The report, released this week by Bellwether Education Partners, is based on a survey and interviews with experts, program applicants, and philanthropists.

It says that i3 has heightened the importance of evidence—measuring results to prove that a program is working—particularly among foundations and other organizations that provided money to grant winners. It has also brought increased visibility and support to the grantees.

But this improvement came at a cost. Applicants that were not selected are worried that their reputation has suffered and they could lose private money—and coming close did not appear to help. An exposition sponsored by the Aspen Institute in January to showcase applicants that received high scores produced few new private grants for the organizations that did not win any federal aid.


Moreover, although it successfully emphasized evidence, the i3 program may have stifled proposals that were innovative. Grant winners tended to be organizations with extensive track records in education, including well-known nonprofits like Teach for America and the KIPP Foundation—derided by some as “the usual suspects.”

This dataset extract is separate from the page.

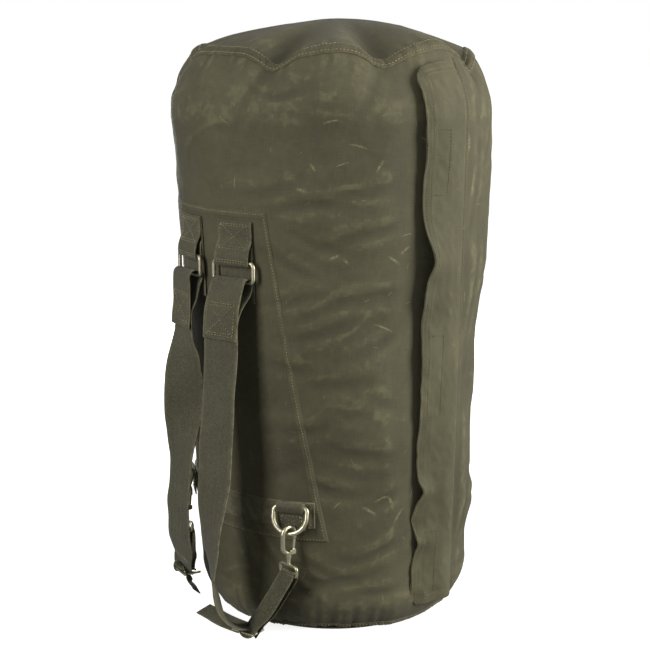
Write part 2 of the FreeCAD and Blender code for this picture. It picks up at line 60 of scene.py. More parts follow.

Meanwhile, for-profit organizations were barred from participating, which probably reduced the number of high-quality applications featuring innovative technology, the report said. The program’s larger grants required expensive experimental and quasi-experimental studies to measure results that few new or small organizations could afford.

Other innovations received mixed reviews. The Foundation Registry, a Web site launched in 2010 to bring foundations together to share information and pool money for grant winners, drew praise from several participating foundations. One foundation executive said it prompted conversations about how to improve efficiencies through common applications and reporting forms.

It was less popular with grantees, who generally did not credit it with attracting money for their projects. Another Department of Education Web site intended to bring together donors and educational innovators, called the Open Innovation Portal, was criticized on similar grounds.

Despite the negatives, the report praises i3 for the increased attention it has brought to innovation in education and for its emphasis on awarding money based on research about what works. The final judgment may lie in the degree to which these lessons are extended to other, much larger programs that distribute grants according to a formula.